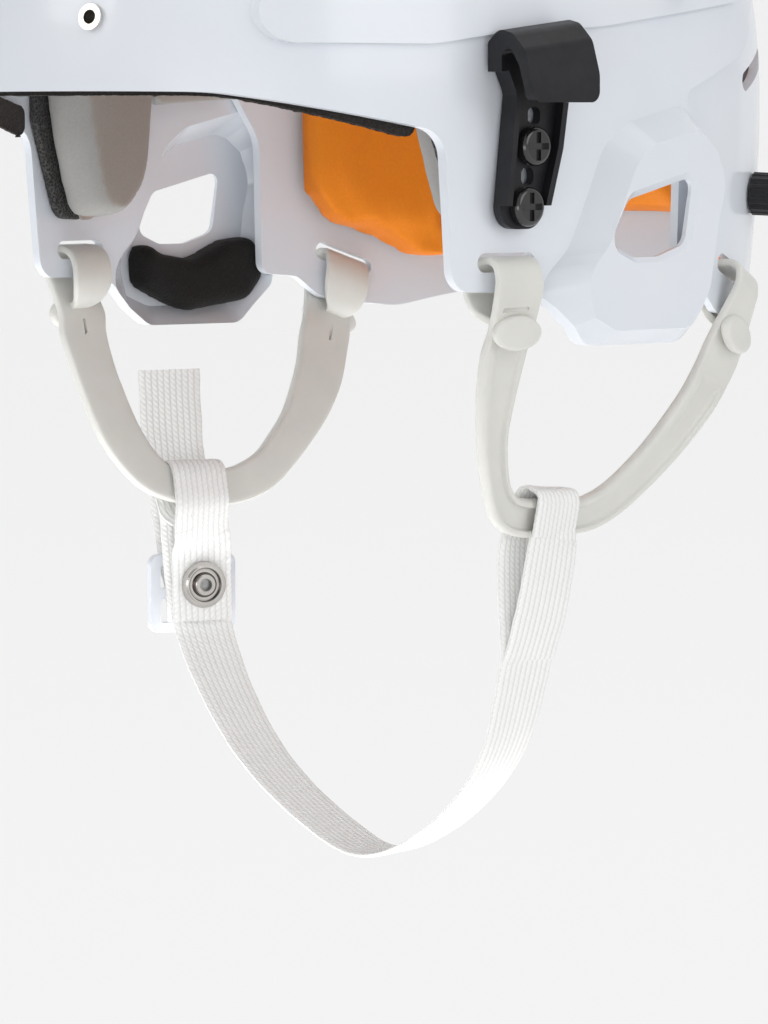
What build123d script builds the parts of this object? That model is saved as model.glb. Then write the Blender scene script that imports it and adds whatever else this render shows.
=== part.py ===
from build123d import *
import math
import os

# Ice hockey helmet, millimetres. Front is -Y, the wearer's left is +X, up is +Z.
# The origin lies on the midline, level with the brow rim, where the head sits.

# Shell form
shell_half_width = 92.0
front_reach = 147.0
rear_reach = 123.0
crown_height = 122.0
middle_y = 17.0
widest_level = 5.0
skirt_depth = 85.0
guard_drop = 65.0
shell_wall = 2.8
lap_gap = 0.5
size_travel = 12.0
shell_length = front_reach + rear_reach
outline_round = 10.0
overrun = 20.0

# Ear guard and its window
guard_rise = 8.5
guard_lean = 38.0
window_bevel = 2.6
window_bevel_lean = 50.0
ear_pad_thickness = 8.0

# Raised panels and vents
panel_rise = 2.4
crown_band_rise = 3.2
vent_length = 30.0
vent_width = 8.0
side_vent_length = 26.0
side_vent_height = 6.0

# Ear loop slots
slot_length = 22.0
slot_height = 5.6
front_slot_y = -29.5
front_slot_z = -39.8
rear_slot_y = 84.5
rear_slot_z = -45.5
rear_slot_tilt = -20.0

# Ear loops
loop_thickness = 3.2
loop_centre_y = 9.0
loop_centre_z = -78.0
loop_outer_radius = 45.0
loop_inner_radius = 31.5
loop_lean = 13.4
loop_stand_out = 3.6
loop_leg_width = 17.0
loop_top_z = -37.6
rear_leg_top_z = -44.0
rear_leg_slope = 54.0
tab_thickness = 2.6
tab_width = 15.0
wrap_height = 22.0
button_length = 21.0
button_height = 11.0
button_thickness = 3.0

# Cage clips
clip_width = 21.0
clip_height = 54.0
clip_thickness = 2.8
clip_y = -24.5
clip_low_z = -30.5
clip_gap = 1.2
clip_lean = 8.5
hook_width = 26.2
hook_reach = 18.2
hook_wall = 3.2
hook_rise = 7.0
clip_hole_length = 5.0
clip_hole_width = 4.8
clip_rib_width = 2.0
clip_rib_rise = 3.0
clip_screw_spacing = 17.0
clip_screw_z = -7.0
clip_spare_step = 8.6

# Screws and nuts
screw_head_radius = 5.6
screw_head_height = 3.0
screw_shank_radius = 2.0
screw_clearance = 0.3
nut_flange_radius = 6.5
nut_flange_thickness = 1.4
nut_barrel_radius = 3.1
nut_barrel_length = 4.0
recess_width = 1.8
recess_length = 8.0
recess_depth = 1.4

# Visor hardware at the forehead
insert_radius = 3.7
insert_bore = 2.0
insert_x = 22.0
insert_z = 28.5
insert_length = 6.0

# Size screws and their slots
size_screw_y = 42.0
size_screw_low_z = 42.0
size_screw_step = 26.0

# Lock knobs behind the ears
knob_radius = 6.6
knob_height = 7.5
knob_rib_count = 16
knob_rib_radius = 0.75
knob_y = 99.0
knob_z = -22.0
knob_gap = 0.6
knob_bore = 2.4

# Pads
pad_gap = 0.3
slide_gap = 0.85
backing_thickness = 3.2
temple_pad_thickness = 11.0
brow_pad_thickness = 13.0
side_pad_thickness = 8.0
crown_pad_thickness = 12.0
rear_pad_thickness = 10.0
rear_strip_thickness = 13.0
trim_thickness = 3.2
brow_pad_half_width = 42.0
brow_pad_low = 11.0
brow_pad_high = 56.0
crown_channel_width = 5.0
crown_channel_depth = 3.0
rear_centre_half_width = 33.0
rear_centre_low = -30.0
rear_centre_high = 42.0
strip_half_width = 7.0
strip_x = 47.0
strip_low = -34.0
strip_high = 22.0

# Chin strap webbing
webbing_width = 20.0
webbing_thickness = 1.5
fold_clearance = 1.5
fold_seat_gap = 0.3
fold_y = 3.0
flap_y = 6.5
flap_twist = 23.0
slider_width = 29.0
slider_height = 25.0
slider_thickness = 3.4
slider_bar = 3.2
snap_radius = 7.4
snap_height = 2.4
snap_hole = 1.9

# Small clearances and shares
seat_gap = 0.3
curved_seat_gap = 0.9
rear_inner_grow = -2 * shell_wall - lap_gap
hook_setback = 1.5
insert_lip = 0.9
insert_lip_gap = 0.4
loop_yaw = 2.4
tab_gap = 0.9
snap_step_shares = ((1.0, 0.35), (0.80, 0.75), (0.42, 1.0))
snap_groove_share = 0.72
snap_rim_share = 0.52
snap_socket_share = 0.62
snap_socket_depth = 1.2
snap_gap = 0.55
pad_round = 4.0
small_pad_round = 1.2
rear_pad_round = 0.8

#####

Work instructions ▸ What are the exact lines from the beginning of the material through the line containing "# The origin"? Write out those lines alone.

Written reply ▸
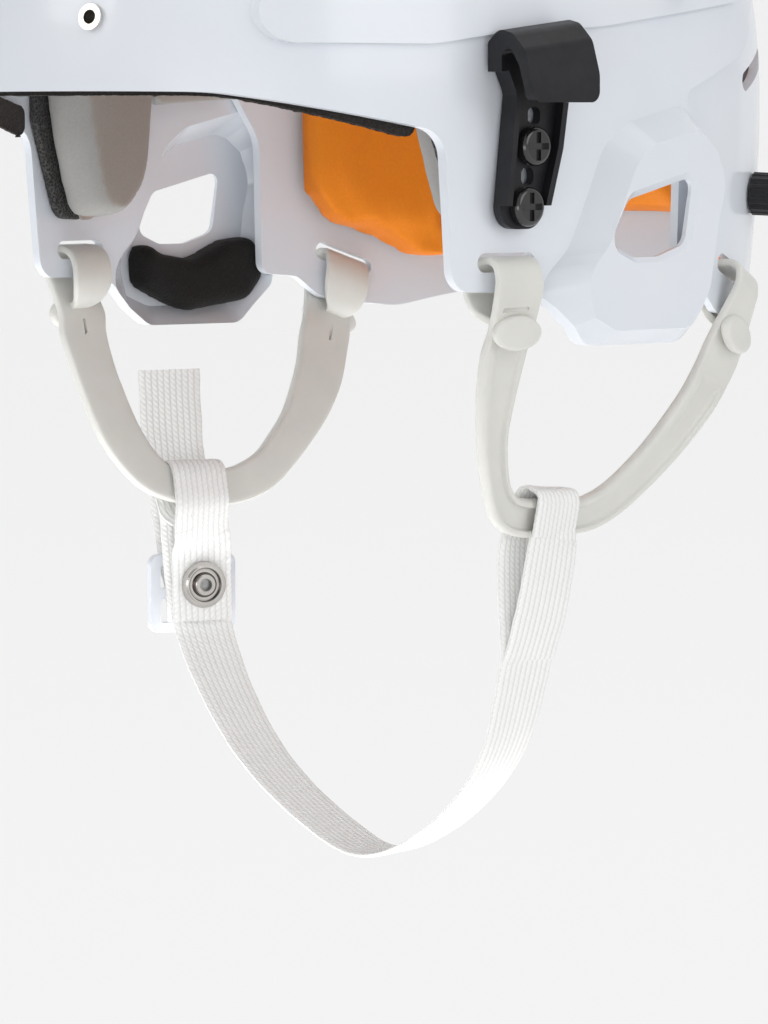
What build123d script builds the parts of this object? That model is saved as model.glb. Then write the Blender scene script that imports it and adds whatever else this render shows.
=== part.py ===
from build123d import *
import math
import os

# Ice hockey helmet, millimetres. Front is -Y, the wearer's left is +X, up is +Z.
# The origin lies on the midline, level with the brow rim, where the head sits.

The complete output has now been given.